Splicing the mast - we wrapped the male insert with rope and twisted to compress it enough to squeeze into the female mast Checking the position - note this is just the bottom half of the mast Mast before unpacking - two 160kg tubes. Most of the weight was packaging! The mast arrived! Thanks to a herculean effort by Uncle Gyles (no relation) we got this spliced and a test fit of the bottom half on the boat. It's a wing profile spar from Ballenger Spars in California, about 100kg all up and is 600mm longer than the diagonal of my building. Some ingenuity has been required to allow me to close the door - the base is pushed deep into one corner of the building, then the front is winched 3m into the air (I've repurposed the mainsheet blocks for this, so it's at 6:1). The roller doors shut with about 50mm to spare!

Mast base fitting

Aligning the mast base Mast base fitting,     round one. The various pipes and dowels are all marked so I can measure the angles This was harder than I expected. One unanticipated aspect of the centreboard design is there's no daggerboard in the dead centre of the boat to draw a reference from, and the mast really, really has to be centred. When every surface is curved, this isn't trivial.

After some thought I decided to run some dyneema fishing line from the forestay base on the bow, back to the rudder pin at the stern and forward again to the pulpit. The two lines were tugged on to ensure they were dead tight and centered, and lining them both up from above to remove any parallax allowed me to identify the dead centre of the boat. In a fit of doubt I later confirmed this measurement by cutting a piece of wood to fit around the beams and they disagreed by no more than a couple of millimetres.

I then fitted the mast base, then the mast raising loops, then tried to measure length of the "gin pole side support lines" from the mast raising loops to the mast - the mast was not on deck, so I cut some wood to simulate.
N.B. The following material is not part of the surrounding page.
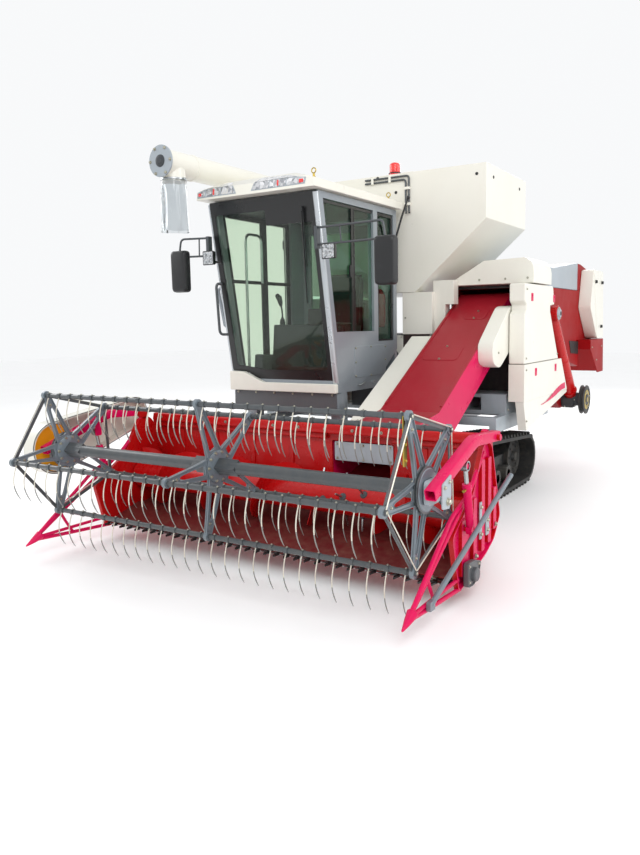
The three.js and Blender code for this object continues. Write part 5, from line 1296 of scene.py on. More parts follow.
# %% [markdown]
# ### Hydraulic cylinders
# A cylinder is a smooth barrel with a collar, and a bright hard-chromed rod with an eye. Both halves are
# turned about one slanting line, and each is a body of its own, so the rod slides out as the arm rises.
# %% Cylinders
def ram(foot, head, x, barrel_length, barrel, rod):
    """A barrel with a collar, and a rod, both turned about one slanting line; the eyes are not made here."""
    foot, head = np.array(foot), np.array(head)
    run = (head - foot) / np.linalg.norm(head - foot)
    at = lambda s: (x, *(foot + run * s))
    body = tube([at(s) for s in (0.022, 0.03, 0.031, barrel_length - 0.03, barrel_length - 0.029,
        barrel_length - 0.001, barrel_length)],
        [barrel - 0.003, barrel - 0.002, barrel, barrel, barrel + 0.002, barrel + 0.002, barrel - 0.004], 28)
    stem = tube([at(s) for s in (0.062, np.linalg.norm(head - foot) - 0.024)], rod, 24)
    return body, stem, at


for side, s in (("left", 1), ("right", -1)):
    barrel, stem, at = ram((-2.27, 0.42), (-2.35, 0.79), s * 1.458, 0.275, 0.0235, 0.012)
    eye = lambda y, z, hole: ring_plate(circle((y, z), 0.028, 28), circle((y, z), hole, 28), s * 1.44,
        s * 1.476)
    build(f"reel_barrel_{side}_body", [barrel, eye(-2.27, 0.42, 0.016)], rose, f"reel_barrel_{side}",
        "pink_paint", stands_for=f"reel_barrel_{side}")
    build(f"reel_rod_{side}_stem", [stem, eye(-2.35, 0.79, 0.022)], bare_steel, f"reel_rod_{side}",
        "bare_steel", stands_for=f"reel_rod_{side}")
    build(f"reel_port_{side}", [tube([at(0.245), (s * 1.458, -2.372, 0.655)], 0.008, 12)], zinc,
        f"reel_barrel_{side}")
print("reel done")

# %% [markdown]
# ## Cab
# The windscreen leans forward, so its trim is drawn flat in (x, z) and pushed along the screen's own normal.
# A broad dark band is printed round the glass and hides the glue. The bright post beside it is a bent tube.
# %% Screen trim
def screen_y(z):
    """Where the front face of the cab stands at a height."""
    return -1.0 - 0.242 * (np.asarray(z, float) - 1.08) / 1.476


def on_screen(outline, inner, low, high):
    """An (x, z) frame, or a solid plate if inner is None, between two distances out from the screen."""
    lean = 0.242 / 1.476
    out = np.array([0, -1, -lean]) / math.hypot(1, lean)
    face = lambda line, by: np.column_stack([np.array(line)[:, 0], screen_y(np.array(line)[:, 1]),
        np.array(line)[:, 1]]) + out * by
    if inner is None:
        return net(np.stack([face(outline, low), face(outline, high)]), round_v=True, caps=True)
    return net(np.stack([face(outline, low), face(outline, high), face(inner, high), face(inner, low)]),
        round_u=True, round_v=True)


screen_outer = rounded([(-1.252, 1.17), (-1.11, 1.165), (-0.9, 1.08), (-0.196, 1.08), (-0.196, 2.556),
    (-1.252, 2.556)], 0.01, 4)
screen_inner = rounded([(-1.192, 1.212), (-1.1, 1.212), (-0.9, 1.182), (-0.268, 1.182), (-0.262, 2.452),
    (-1.206, 2.452)], 0.03, 4)
build("screen_band", [on_screen(screen_outer, screen_inner, 0.0075, 0.0095)], trim_black,
    slot="black_plastic")
build("screen_header", [on_screen(rectangle((-0.7, -0.262), (2.335, 2.47), 0.01), None, 0.0073, 0.0085)],
    trim_black)
post_z = np.array([1.08, 1.3, 2.3, 2.545])
build("cab_front_posts", [tube(np.column_stack([np.full(4, -0.207), screen_y(post_z) - 0.002, post_z]), 0.023,
    20), tube(np.column_stack([np.full(4, -1.262), screen_y(post_z) + 0.014, post_z]), 0.02, 16)], silver,
    slot="bare_steel")


tell("screen trim")

# %% [markdown]
# ### Left window
# Two sliding panes run in a black channel, a thick post stands behind them, and a quarter light closes the
# corner. All lie just outside the cab's glass, so they are thin frames set on one plane.
# %% Left window and panel
SIDE_X = -0.209
side_frame = lambda outline, width, proud=0.01: ring_plate(outline, inset(outline, width), SIDE_X,
    SIDE_X + proud)
front_line = rounded([(-1.052, 1.408), (-0.372, 1.408), (-0.372, 2.5), (-1.214, 2.5)], 0.02, 4)
quarter_line = rounded([(-0.33, 1.392), (-0.046, 1.392), (-0.046, 2.5), (-0.33, 2.5)], 0.03, 5)
build("side_window_frames",
    [side_frame(front_line, 0.022), side_frame(quarter_line, 0.024, 0.016),
        block((SIDE_X, SIDE_X + 0.012), (-0.745, -0.712), (1.425, 2.485)),
        block((SIDE_X, SIDE_X + 0.009), (-0.7, -0.688), (1.425, 2.485)),
        block((SIDE_X, SIDE_X + 0.022), (-0.372, -0.332), (1.4, 2.52))], trim_black, slot="black_plastic",
    bevel=0.002)
build("side_window_studs",
    [bolts([(SIDE_X + 0.015, y, z) for y, z in ((-0.318, 1.72), (-0.318, 2.3), (-0.058, 1.72), (-0.06, 2.3),
        (-0.352, 1.95))], 0.014, "x"),
        plate(rectangle((-0.775, -0.75), (1.93, 2.03), 0.008), SIDE_X + 0.002, SIDE_X + 0.016)], plastic)
panel_line = rounded([(-0.745, 1.105), (-0.205, 1.105), (-0.205, 1.368), (-0.745, 1.368)], 0.035, 5)
build("cab_side_panel", [plate(panel_line, -0.19, -0.182)], cab_grey, slot="grey_paint", bevel=0.003)
build("cab_panel_bolts", [
    bolts([(-0.181, y, z) for y, z in ((-0.73, 1.352), (-0.475, 1.358), (-0.22, 1.352), (-0.73, 1.235),
        (-0.22, 1.235), (-0.73, 1.12), (-0.475, 1.115), (-0.22, 1.12))], 0.013, "x")], plated)
build("cab_panel_latch", [
    tube(bent([(-0.184, -0.69, 1.045), (-0.165, -0.69, 1.045), (-0.165, -0.6, 1.062), (-0.184, -0.6, 1.062)],
        0.015), 0.0055, 10), turned([(-0.188, 0.016), (-0.174, 0.016), (-0.17, 0.01)], (0, -0.44, 1.05), "x",
            20)], bare_steel)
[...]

Two problems emerged - first, the loops were not quite parallel across the boat - I'd measured their position by aligning with the pivot on the mast base (the chromed pipe in the picture to the right), but I'd installed the base a mere 0.2° out. This translated into a 5mm difference in the length of lines on the port and starboard side. Doh. Filled holes and repositioned the loops.

Mast base, round two - this time on a 10m UHMWPE plate Second, the deck loops were supposed to align vertically with the mast base, but they were too high. I emailed Ian (first time I've had to do this) and within a few hours he'd suggested raising the mast base to compensate. This I did by adding a 10mm UHMWPE plate under the base and refitting, which seems to have worked very well. I fixed that 0.2° offset too, although on a rotating mast I'm not sure it would have mattered.

Hardware decisions: headsails

I got a nice deal on some Facnor headsail furlers for the Screacher and Spinnaker. The former should be on a 2:1 halyard, and as the Spinnaker will be furling on a torsion rope that will likely need a 2:1 too. A timely discussion on the F-boat mailing list threw up the fact that a 2:1 halyard is more inclined to twist and jam at the head of the mast, which isn't great, and that a 2:1 tack line was a better idea.

I hadn't planned to run a tack line, but I'd also been troubled by the position of the furlers way out on the bowpole. If something went wrong and I needed to retrieve these, the only way to do so from the boat is to retract the pole. A tack line would allow me to pull the furler back onto the boat, adjust as necessary and then tension the tack line to pull the furler back into position on the bow-pole. This idea is evolving but looking good. I also found some foot blocks with cams to run the continuous line for the furler through - the integrated cam means one less item to source and fit.